My school, Beijing World Youth Academy, shares one of its buildings with a local public middle school, which in turn works with a local public high school in the area. At some point a deal – one that I hope was made in a dark basement room over a smoky game of drunken poker – was made, a deal in which BWYA promised to service its partner high school, Beijing No. 94 High School, with a native English speaker for one class a week. The class period is on Tuesday from 2:45 to 3:45. Three English teachers at our school have that time off. Feel free to make your own judgments about my school, but I was the only one asked to teach this one class because a) one of the two other English teachers is head of the English department and is very busy b) the other of the two other English teachers is not technically a native English speaker, though she is quite fluent c) I am white, blond, and energetic.
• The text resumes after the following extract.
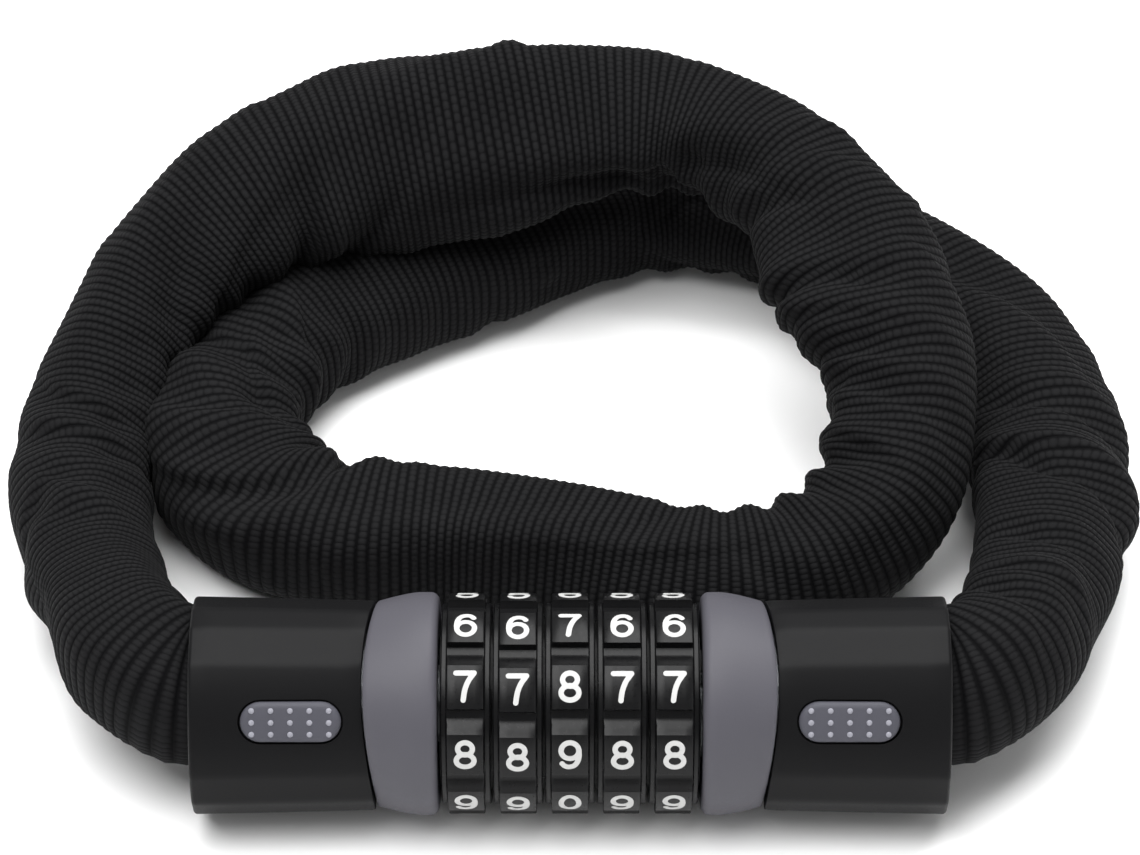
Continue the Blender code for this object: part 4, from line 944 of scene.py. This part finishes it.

At any rate, now I go there every Tuesday afternoon and yell at two different classes – one of fifty or so, one of twenty-something – of fifteen- and sixteen-year-olds for an hour. Ms. Du, my contact there, says that they’d just like to have some contact with a native English speaker; all they’ve gotten so far is Chinese teachers teaching them English out of textbooks, a fact that is made abundantly clear when I walk into the room and shout, “Hey, ya’ll, how you doin’?” And every person in the room says, “Fine.” I basically have free reign to teach them whatever I want. I will probably just teach them about a slough of random topics, but if you have any bright ideas, let me know. And, I don't have a picture from No. 94 yet, but some of them have pictures of me, since after class they came and stood four feet from me and took photographs. Anyway, instead, here is a picture on a Thursday morning - a truly hopeless day on which I get no rest - of the sun rising over the Chinese flag in front of my school. I will do better with pictures in the future, I swear.


10. Chinese Class

There is not much to say about this, except that the class consists of about six or seven teachers gathering after school every Monday and Thursday for an hour and getting taught pronunciation and vocab by one of the Chinese teachers at B-Dubs. There are varying levels of proficiency in the class; some of the “students” have been in Beijing for ten years and are pretty dang good, while others (ahem) don’t know jack and find it difficult to study consistently, given how much life is going on. But try we must. It’s a good time. Here is a picture of me studying how to talk about shengri and wearing my eighteen-day-old beard.


So! A lot has been going on, and this is basically not including any standard school stuff, like teaching, or any standard living stuff, like hanging out. Nonetheless, most of the items listed in the post have been fun, so they are not chores but enjoyable activities. Thus, let them continue, I guess.